Les quartiers du sud

Au sud de ce centre des affaires se sont développées progressivement les zones résidentielles, qui abritent maintenant la fraction aisée de la population « carioca ». Ce furent d’abord les zones de hauteur au milieu de la forêt, où subsistent des quartiers riches, comme la zone de Tijuca, au sein d’une verdoyante végétation aménagée. Mais, très vite, les quartiers riches gagnèrent les vallées, comme celle de Laranjeiras, et surtout les plages : initialement, à la bordure méridionale du centre des affaires, à l’intérieur de la baie, les plages de Flamengo et de Botafogo ; puis, après 1930 et surtout après 1945, les plages de haute mer. La plage de Copacabana fut d’abord une zone de villas, de part et d’autre des rues qui bordent le littoral. Mais l’étroitesse de l’espace libre entraîna rapidement une hausse du prix des terrains, et les villas furent remplacées par des immeubles de résidence d’une dizaine d’étages, particulièrement en bordure de la plage elle-même, le long de l’avenida Atlântica.
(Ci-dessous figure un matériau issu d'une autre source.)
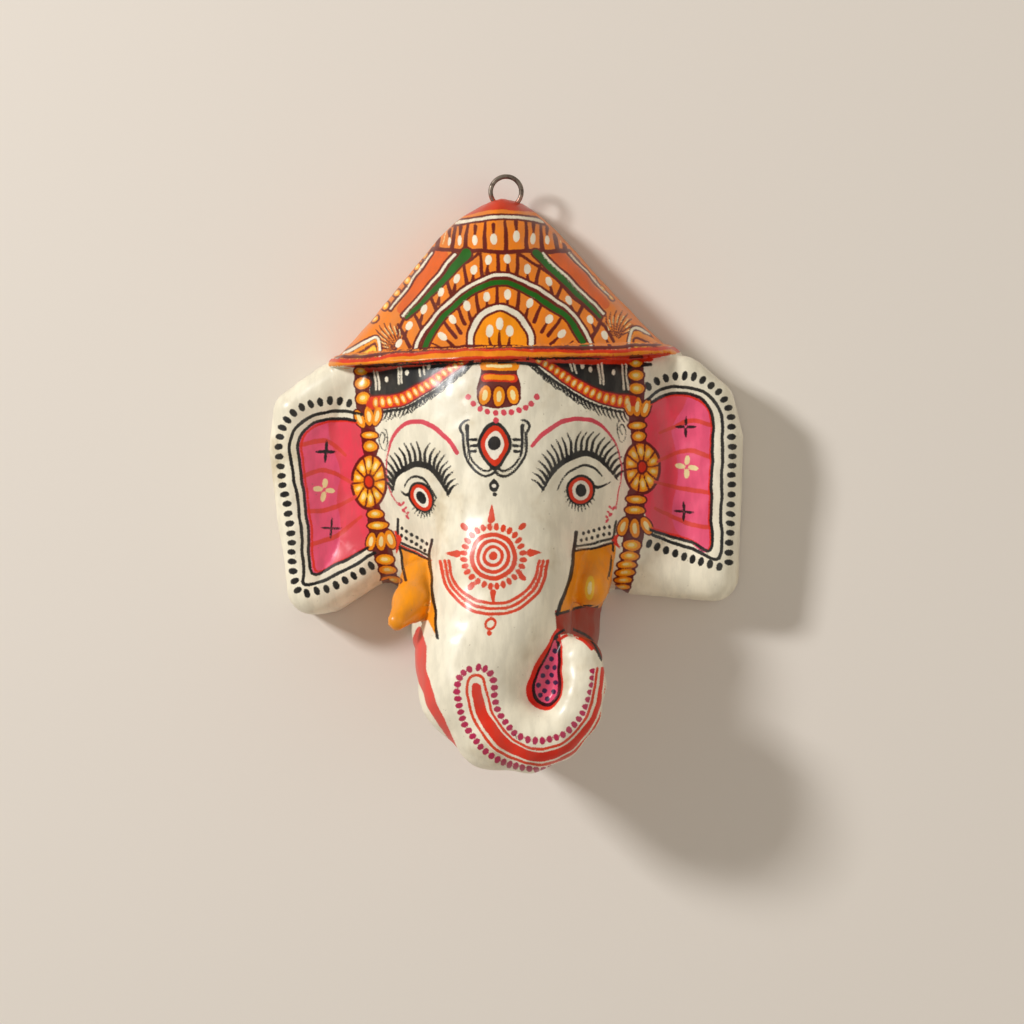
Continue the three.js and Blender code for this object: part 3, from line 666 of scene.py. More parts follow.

De ce fait, Copacabana est actuellement un énorme quartier de plus de 600 000 habitants, déserté par les gens très riches au profit de la classe moyenne aisée. La haute bourgeoisie s’est reportée sur les plages au sud de Copacabana, soit la plage d’Ipanema et les alentours de la lagune, soit, encore plus loin, au-delà d’un grand cap, la plage de Gávea. Mais tout l’espace de cette zone sud n’était pas utilisable par une urbanisation visant au confort et à la construction de luxe, car les plages sont séparées les unes des autres par des collines aux pentes très escarpées. Celles-ci sont occupées par les favelas, zones d’habitations précaires en bois, sans urbanisation ni infrastructure, dont les cabanes forment un contraste très violent avec les habitations des zones basses. C’est le cas notamment à Copacabana, où la plage se trouve appuyée contre un escarpement rocheux entièrement couvert par ces bidonvilles.